▶ What you need to do
Would you return all of this data exactly, leaving nothing out?

▶ Task input
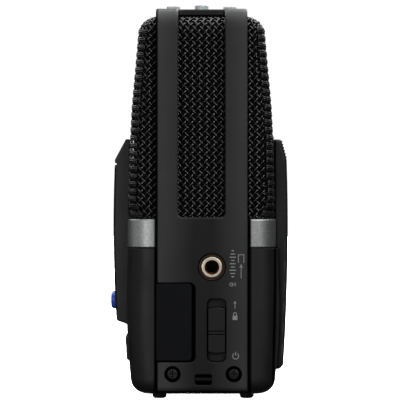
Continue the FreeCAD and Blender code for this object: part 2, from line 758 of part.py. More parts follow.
def make_control_panel():
    """The panel's tray: a cap above and a chin below, with a bed for the front plate between."""
    panel = panel_solid(0, -LEDGE_Y - FIT, PANEL_HALF_X)
    panel = rounded(panel, PANEL_CHIN_R, lambda edge, mid: runs_along(edge, RIGHT) and mid.z < 30 and mid.y < -27)
    panel = rounded(panel, 0.5, lambda edge, mid: runs_along(edge, RIGHT) and mid.z > 85 and mid.y < -25)
    panel = rounded(panel, 0.5, lambda edge, mid: abs(abs(mid.x) - PANEL_HALF_X) < 1e-3 and mid.y < -25)
    hollow = panel_solid(PANEL_WALL + FRONT_PLATE_THICK, -LEDGE_Y + 1, PANEL_HALF_X - PANEL_WALL)
    bed = front_skin(-2, FRONT_PLATE_THICK, FRONT_PLATE_BOTTOM - FIT, FRONT_PLATE_TOP + PLATE_NOTCH)
    return cut_button_holes(cut(panel, hollow, bed, window_block(-LENS_LEDGE)))


def make_front_plate():
    """The glossy black plate over the whole panel front, with the display window cut in it."""
    outline = block(
        -FRONT_PLATE_HALF_X, FRONT_PLATE_HALF_X, -40, -25, FRONT_PLATE_BOTTOM, FRONT_PLATE_TOP, 1.5, BACK
    )
    plate = front_skin(0, FRONT_PLATE_THICK - FIT, 20, 90).common(outline)
    plate = plate.cut(window_block(FIT))
    return cut_button_holes(plate)


def side_button_block(x, y0, y1, grow):
    half_x = 3.0 + grow
    half_z = 1.7 + grow
    low = SIDE_BUTTON_Z - half_z
    high = SIDE_BUTTON_Z + half_z
    return block(x - half_x, x + half_x, y0, y1, low, high, half_z * 0.98, BACK)


def make_display_lens():
    """The clear window that fills the opening in the front plate."""
    return front_skin(FIT, FRONT_PLATE_THICK - FIT, 20, 90).common(window_block(0))


def make_display_module():
    """The liquid crystal display: a glass sandwich in a thin frame."""
    glass = box(-15.2, 15.2, -27.3, -26.3, 47.6, 76.0)
    frame = box(-15.8, 15.8, -26.3, -24.6, 46.8, 76.4)
    return fuse([glass, frame])


def make_panel_board():
    return box(-16.2, 16.2, -25.15, -24.5, 26.2, 45.4)


def make_panel_switches():
    switches = []
    for x, z in ((0, RECORD_Z), (-SIDE_BUTTON_X, SIDE_BUTTON_Z), (SIDE_BUTTON_X, SIDE_BUTTON_Z)):
        switches.append(box(x - 1.6, x + 1.6, -25.85, -25.2, z - 1.6, z + 1.6))
    return switches


def make_record_button():
    cap = rod(RECORD_R, V(0, RECORD_FRONT, RECORD_Z), BACK, FLANGE_FRONT + 0.1 - RECORD_FRONT)
    cap = rounded(cap, 1.1, lambda edge, middle: middle.y < RECORD_FRONT + 0.01)
    flange = rod(RECORD_R + 0.7, V(0, FLANGE_FRONT, RECORD_Z), BACK, FLANGE_THICK)
    dish = Part.makeSphere(14.0, V(0, RECORD_FRONT - 13.8, RECORD_Z))
    return fuse([cap, flange]).cut(dish)


def make_side_button(x):
    front = panel_face_y(SIDE_BUTTON_Z) - 0.3
    cap = side_button_block(x, front, FLANGE_FRONT + 0.1, 0)
    cap = rounded(cap, 0.3, lambda edge, middle: middle.y < front + 0.01)
    flange = side_button_block(x, FLANGE_FRONT, FLANGE_FRONT + FLANGE_THICK, 0.6)
    return fuse([cap, flange])


def make_panel_ribbon():
    return box(-6.0, 6.0, -24.45, CONTROL_BOARD_Y - FIT, 38.85, 39.15)


# ---- front keys -------------------------------------------------------------


def key_x(number):
    return KEY_PITCH * (number - 1.5)


def make_key(number, skin):
    """A key cut from a skin that stands proud of the body, with a shallow dish along the row."""
    x = key_x(number)
    slab = box(x - KEY_WIDTH / 2, x + KEY_WIDTH / 2, -40, -22.6, KEY_BOTTOM, KEY_TOP)
    cap = skin.common(slab)
    middle_z = (KEY_BOTTOM + KEY_TOP) / 2
    crest_y = BODY_SHIFT_Y - BODY_BELLY_Y - KEY_PROUD
    dish = rod(DISH_R, V(-30, crest_y - DISH_R + 0.45, middle_z), RIGHT, 60)
    cap = cap.cut(dish)
    stem_x = x * 0.97
    stem = rod(1.3, V(stem_x, -23.0, middle_z), BACK, 23.0 + CONTROL_BOARD_Y - 4.6)
    return fuse([cap, stem])


def make_key_switches():
    switches = []
    for number in range(4):
        x = key_x(number) * 0.97
        z = (KEY_BOTTOM + KEY_TOP) / 2
        base = box(x - 2.2, x + 2.2, CONTROL_BOARD_Y - 2.6, CONTROL_BOARD_Y - FIT, z - 2.2, z + 2.2)
        plunger = rod(1.2, V(x, CONTROL_BOARD_Y - 2.6, z), FRONT, 1.2)
        switches.append(fuse([base, plunger]))
    return switches


# ---- boards -----------------------------------------------------------------


def board_at(y):
    board = box(-22.0, 22.0, y, y + BOARD_THICK, BOARD_BOTTOM, BOARD_TOP)
    return board.cut(box(-30, -19.0, y - 1, y + 3, 0, 28.0))


def make_control_board():
    board = board_at(CONTROL_BOARD_Y)
    for x in (-19.0, 19.0):
        board = board.cut(rod(1.1, V(x, CONTROL_BOARD_Y - 1, 42.0), BACK, 4))
    return board


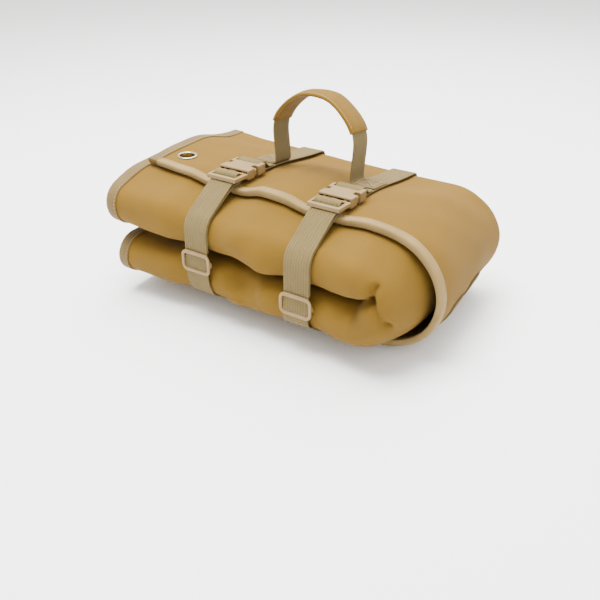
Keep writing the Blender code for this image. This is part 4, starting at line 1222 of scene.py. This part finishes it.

▶ Output for this task
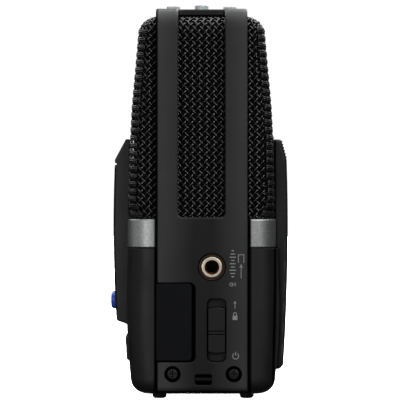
Continue the FreeCAD and Blender code for this object: part 2, from line 758 of part.py. More parts follow.
def make_control_panel():
    """The panel's tray: a cap above and a chin below, with a bed for the front plate between."""
    panel = panel_solid(0, -LEDGE_Y - FIT, PANEL_HALF_X)
    panel = rounded(panel, PANEL_CHIN_R, lambda edge, mid: runs_along(edge, RIGHT) and mid.z < 30 and mid.y < -27)
    panel = rounded(panel, 0.5, lambda edge, mid: runs_along(edge, RIGHT) and mid.z > 85 and mid.y < -25)
    panel = rounded(panel, 0.5, lambda edge, mid: abs(abs(mid.x) - PANEL_HALF_X) < 1e-3 and mid.y < -25)
    hollow = panel_solid(PANEL_WALL + FRONT_PLATE_THICK, -LEDGE_Y + 1, PANEL_HALF_X - PANEL_WALL)
    bed = front_skin(-2, FRONT_PLATE_THICK, FRONT_PLATE_BOTTOM - FIT, FRONT_PLATE_TOP + PLATE_NOTCH)
    return cut_button_holes(cut(panel, hollow, bed, window_block(-LENS_LEDGE)))


def make_front_plate():
    """The glossy black plate over the whole panel front, with the display window cut in it."""
    outline = block(
        -FRONT_PLATE_HALF_X, FRONT_PLATE_HALF_X, -40, -25, FRONT_PLATE_BOTTOM, FRONT_PLATE_TOP, 1.5, BACK
    )
    plate = front_skin(0, FRONT_PLATE_THICK - FIT, 20, 90).common(outline)
    plate = plate.cut(window_block(FIT))
    return cut_button_holes(plate)


def side_button_block(x, y0, y1, grow):
    half_x = 3.0 + grow
    half_z = 1.7 + grow
    low = SIDE_BUTTON_Z - half_z
    high = SIDE_BUTTON_Z + half_z
    return block(x - half_x, x + half_x, y0, y1, low, high, half_z * 0.98, BACK)


def make_display_lens():
    """The clear window that fills the opening in the front plate."""
    return front_skin(FIT, FRONT_PLATE_THICK - FIT, 20, 90).common(window_block(0))


def make_display_module():
    """The liquid crystal display: a glass sandwich in a thin frame."""
    glass = box(-15.2, 15.2, -27.3, -26.3, 47.6, 76.0)
    frame = box(-15.8, 15.8, -26.3, -24.6, 46.8, 76.4)
    return fuse([glass, frame])


def make_panel_board():
    return box(-16.2, 16.2, -25.15, -24.5, 26.2, 45.4)


def make_panel_switches():
    switches = []
    for x, z in ((0, RECORD_Z), (-SIDE_BUTTON_X, SIDE_BUTTON_Z), (SIDE_BUTTON_X, SIDE_BUTTON_Z)):
        switches.append(box(x - 1.6, x + 1.6, -25.85, -25.2, z - 1.6, z + 1.6))
    return switches


def make_record_button():
    cap = rod(RECORD_R, V(0, RECORD_FRONT, RECORD_Z), BACK, FLANGE_FRONT + 0.1 - RECORD_FRONT)
    cap = rounded(cap, 1.1, lambda edge, middle: middle.y < RECORD_FRONT + 0.01)
    flange = rod(RECORD_R + 0.7, V(0, FLANGE_FRONT, RECORD_Z), BACK, FLANGE_THICK)
    dish = Part.makeSphere(14.0, V(0, RECORD_FRONT - 13.8, RECORD_Z))
    return fuse([cap, flange]).cut(dish)


def make_side_button(x):
    front = panel_face_y(SIDE_BUTTON_Z) - 0.3
    cap = side_button_block(x, front, FLANGE_FRONT + 0.1, 0)
    cap = rounded(cap, 0.3, lambda edge, middle: middle.y < front + 0.01)
    flange = side_button_block(x, FLANGE_FRONT, FLANGE_FRONT + FLANGE_THICK, 0.6)
    return fuse([cap, flange])


def make_panel_ribbon():
    return box(-6.0, 6.0, -24.45, CONTROL_BOARD_Y - FIT, 38.85, 39.15)


# ---- front keys -------------------------------------------------------------


def key_x(number):
    return KEY_PITCH * (number - 1.5)


def make_key(number, skin):
    """A key cut from a skin that stands proud of the body, with a shallow dish along the row."""
    x = key_x(number)
    slab = box(x - KEY_WIDTH / 2, x + KEY_WIDTH / 2, -40, -22.6, KEY_BOTTOM, KEY_TOP)
    cap = skin.common(slab)
    middle_z = (KEY_BOTTOM + KEY_TOP) / 2
    crest_y = BODY_SHIFT_Y - BODY_BELLY_Y - KEY_PROUD
    dish = rod(DISH_R, V(-30, crest_y - DISH_R + 0.45, middle_z), RIGHT, 60)
    cap = cap.cut(dish)
    stem_x = x * 0.97
    stem = rod(1.3, V(stem_x, -23.0, middle_z), BACK, 23.0 + CONTROL_BOARD_Y - 4.6)
    return fuse([cap, stem])


def make_key_switches():
    switches = []
    for number in range(4):
        x = key_x(number) * 0.97
        z = (KEY_BOTTOM + KEY_TOP) / 2
        base = box(x - 2.2, x + 2.2, CONTROL_BOARD_Y - 2.6, CONTROL_BOARD_Y - FIT, z - 2.2, z + 2.2)
        plunger = rod(1.2, V(x, CONTROL_BOARD_Y - 2.6, z), FRONT, 1.2)
        switches.append(fuse([base, plunger]))
    return switches


# ---- boards -----------------------------------------------------------------


def board_at(y):
    board = box(-22.0, 22.0, y, y + BOARD_THICK, BOARD_BOTTOM, BOARD_TOP)
    return board.cut(box(-30, -19.0, y - 1, y + 3, 0, 28.0))


def make_control_board():
    board = board_at(CONTROL_BOARD_Y)
    for x in (-19.0, 19.0):
        board = board.cut(rod(1.1, V(x, CONTROL_BOARD_Y - 1, 42.0), BACK, 4))
    return board


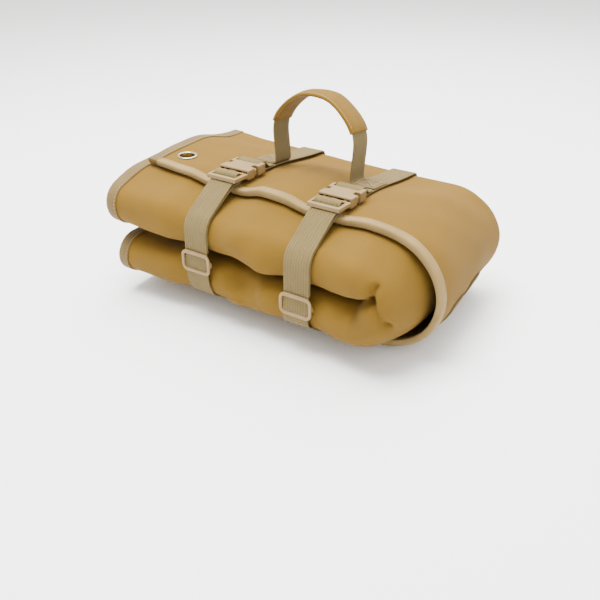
Keep writing the Blender code for this image. This is part 4, starting at line 1222 of scene.py. This part finishes it.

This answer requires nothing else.